* Your task *
Would you quote the material below from its first line through the line containing "relief_share: How much", exactly and with both ends included?

++++ Given information

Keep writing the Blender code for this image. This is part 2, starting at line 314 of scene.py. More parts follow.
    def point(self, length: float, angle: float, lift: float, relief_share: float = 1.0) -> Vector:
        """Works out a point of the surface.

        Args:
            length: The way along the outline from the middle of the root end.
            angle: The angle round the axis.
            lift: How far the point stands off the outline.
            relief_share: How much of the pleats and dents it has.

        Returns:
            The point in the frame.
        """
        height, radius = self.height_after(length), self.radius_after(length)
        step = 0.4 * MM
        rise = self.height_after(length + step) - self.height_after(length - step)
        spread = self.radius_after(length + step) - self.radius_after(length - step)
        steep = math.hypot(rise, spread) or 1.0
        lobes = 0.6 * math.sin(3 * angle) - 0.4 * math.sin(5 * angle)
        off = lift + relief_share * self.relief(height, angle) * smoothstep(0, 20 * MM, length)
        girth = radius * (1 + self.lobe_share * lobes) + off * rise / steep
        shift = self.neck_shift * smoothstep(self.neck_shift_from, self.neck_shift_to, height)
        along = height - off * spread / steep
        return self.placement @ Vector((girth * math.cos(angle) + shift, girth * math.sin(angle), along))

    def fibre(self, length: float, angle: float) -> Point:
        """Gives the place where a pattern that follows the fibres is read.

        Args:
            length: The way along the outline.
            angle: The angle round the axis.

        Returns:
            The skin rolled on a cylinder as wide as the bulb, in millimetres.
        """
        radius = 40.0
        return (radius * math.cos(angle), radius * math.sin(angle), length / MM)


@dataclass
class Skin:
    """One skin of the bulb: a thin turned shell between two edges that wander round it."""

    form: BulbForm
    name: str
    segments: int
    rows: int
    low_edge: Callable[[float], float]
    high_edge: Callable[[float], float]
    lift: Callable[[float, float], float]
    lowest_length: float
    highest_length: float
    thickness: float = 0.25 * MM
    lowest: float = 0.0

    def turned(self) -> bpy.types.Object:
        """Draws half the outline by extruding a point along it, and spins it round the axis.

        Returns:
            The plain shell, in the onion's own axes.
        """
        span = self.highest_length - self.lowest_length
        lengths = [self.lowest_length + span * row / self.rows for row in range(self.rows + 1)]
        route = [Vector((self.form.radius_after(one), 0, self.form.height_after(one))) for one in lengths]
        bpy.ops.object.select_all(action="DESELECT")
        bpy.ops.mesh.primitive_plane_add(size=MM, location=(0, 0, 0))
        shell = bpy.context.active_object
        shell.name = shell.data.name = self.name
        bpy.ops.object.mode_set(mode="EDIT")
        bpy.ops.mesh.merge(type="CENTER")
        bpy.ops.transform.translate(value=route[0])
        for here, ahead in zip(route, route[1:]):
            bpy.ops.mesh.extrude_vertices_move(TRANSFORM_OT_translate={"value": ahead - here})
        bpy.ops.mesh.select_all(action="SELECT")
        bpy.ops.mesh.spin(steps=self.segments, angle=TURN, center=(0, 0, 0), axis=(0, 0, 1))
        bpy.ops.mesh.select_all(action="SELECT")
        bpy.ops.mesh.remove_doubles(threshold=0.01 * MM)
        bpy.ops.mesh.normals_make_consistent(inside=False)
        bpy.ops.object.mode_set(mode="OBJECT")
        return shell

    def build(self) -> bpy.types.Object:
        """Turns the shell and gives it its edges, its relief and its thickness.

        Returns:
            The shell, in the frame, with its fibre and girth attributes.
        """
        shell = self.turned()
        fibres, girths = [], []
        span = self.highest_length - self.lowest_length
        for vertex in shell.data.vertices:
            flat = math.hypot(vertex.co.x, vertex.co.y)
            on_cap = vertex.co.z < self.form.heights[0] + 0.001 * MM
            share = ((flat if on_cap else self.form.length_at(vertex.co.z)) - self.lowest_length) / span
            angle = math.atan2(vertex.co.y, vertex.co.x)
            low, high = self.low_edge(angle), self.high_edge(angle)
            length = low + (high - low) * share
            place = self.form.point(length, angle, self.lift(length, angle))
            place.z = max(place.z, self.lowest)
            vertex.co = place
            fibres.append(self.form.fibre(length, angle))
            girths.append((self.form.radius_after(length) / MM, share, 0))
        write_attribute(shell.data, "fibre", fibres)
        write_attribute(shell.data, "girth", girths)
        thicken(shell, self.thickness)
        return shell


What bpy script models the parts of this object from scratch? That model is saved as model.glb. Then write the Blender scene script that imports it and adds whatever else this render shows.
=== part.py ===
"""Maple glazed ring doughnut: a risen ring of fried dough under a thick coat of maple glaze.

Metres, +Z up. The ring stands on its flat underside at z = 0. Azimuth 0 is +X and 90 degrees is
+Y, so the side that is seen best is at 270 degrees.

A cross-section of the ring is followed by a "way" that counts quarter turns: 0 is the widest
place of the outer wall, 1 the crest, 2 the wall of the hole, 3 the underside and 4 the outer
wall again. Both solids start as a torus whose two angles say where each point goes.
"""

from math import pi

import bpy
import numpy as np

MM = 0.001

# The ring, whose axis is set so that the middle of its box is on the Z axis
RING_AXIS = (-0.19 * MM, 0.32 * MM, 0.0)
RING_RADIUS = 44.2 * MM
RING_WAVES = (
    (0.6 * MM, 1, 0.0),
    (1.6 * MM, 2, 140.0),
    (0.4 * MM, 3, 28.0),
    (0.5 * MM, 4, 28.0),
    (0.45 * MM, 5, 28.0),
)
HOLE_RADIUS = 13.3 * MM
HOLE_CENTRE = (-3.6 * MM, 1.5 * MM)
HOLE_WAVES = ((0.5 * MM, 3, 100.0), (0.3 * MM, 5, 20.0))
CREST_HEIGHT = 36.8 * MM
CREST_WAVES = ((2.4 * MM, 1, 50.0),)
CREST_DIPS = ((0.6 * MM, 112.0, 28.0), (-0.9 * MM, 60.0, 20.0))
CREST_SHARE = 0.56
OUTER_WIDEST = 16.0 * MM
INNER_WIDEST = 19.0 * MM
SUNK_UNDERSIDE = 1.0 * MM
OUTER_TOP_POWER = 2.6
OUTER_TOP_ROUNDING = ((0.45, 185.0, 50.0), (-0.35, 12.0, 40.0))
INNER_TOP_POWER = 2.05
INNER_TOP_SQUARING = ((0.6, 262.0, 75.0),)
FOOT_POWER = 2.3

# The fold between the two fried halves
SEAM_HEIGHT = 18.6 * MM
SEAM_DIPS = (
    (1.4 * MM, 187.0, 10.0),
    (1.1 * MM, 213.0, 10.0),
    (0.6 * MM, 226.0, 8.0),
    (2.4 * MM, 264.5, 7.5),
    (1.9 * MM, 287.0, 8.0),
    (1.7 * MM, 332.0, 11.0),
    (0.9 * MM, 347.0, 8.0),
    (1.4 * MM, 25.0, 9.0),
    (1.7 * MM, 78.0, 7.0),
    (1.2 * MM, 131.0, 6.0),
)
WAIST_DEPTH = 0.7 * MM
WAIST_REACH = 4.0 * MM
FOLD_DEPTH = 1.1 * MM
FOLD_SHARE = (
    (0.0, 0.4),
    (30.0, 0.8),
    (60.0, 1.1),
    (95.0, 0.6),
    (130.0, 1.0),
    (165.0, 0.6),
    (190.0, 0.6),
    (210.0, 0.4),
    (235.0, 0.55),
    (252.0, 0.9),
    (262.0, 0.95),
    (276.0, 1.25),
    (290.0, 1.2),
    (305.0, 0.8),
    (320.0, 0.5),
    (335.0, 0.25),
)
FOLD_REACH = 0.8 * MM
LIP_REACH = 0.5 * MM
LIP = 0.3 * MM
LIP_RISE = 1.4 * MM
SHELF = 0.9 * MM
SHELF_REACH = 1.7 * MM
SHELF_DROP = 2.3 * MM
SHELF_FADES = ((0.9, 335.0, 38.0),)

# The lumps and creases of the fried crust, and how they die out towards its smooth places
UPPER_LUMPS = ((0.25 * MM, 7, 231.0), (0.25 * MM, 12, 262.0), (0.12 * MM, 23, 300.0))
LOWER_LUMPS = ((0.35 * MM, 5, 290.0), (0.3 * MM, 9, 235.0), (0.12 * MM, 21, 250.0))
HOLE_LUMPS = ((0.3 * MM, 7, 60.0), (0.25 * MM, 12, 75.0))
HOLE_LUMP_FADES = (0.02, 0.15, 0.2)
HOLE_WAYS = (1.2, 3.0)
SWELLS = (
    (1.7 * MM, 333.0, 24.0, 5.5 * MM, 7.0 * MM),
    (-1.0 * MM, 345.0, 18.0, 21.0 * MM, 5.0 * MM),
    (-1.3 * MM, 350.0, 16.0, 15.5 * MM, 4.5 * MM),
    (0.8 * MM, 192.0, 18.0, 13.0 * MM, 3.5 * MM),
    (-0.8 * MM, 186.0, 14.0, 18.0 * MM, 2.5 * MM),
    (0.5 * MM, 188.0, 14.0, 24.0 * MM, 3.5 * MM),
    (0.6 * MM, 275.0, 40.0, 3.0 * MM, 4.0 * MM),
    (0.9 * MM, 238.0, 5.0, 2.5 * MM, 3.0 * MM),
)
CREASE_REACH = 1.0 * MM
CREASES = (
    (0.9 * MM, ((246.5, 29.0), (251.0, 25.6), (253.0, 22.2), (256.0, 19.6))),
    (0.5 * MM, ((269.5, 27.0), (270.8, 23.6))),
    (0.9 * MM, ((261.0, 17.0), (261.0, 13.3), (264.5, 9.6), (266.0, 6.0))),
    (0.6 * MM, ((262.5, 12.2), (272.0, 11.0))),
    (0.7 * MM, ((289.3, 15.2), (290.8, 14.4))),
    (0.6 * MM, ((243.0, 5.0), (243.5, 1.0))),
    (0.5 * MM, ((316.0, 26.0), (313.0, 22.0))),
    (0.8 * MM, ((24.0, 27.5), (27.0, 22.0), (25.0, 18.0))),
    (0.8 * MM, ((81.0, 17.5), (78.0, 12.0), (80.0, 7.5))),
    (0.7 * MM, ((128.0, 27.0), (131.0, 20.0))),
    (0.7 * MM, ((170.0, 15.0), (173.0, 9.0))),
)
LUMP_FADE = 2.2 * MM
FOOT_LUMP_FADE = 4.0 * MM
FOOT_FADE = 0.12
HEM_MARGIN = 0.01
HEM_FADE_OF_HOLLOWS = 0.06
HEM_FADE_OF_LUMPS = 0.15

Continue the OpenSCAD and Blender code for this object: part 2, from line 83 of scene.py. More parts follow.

++++++++

* Result for this exercise *
Keep writing the Blender code for this image. This is part 2, starting at line 314 of scene.py. More parts follow.
    def point(self, length: float, angle: float, lift: float, relief_share: float = 1.0) -> Vector:
        """Works out a point of the surface.

        Args:
            length: The way along the outline from the middle of the root end.
            angle: The angle round the axis.
            lift: How far the point stands off the outline.
            relief_share: How much of the pleats and dents it has.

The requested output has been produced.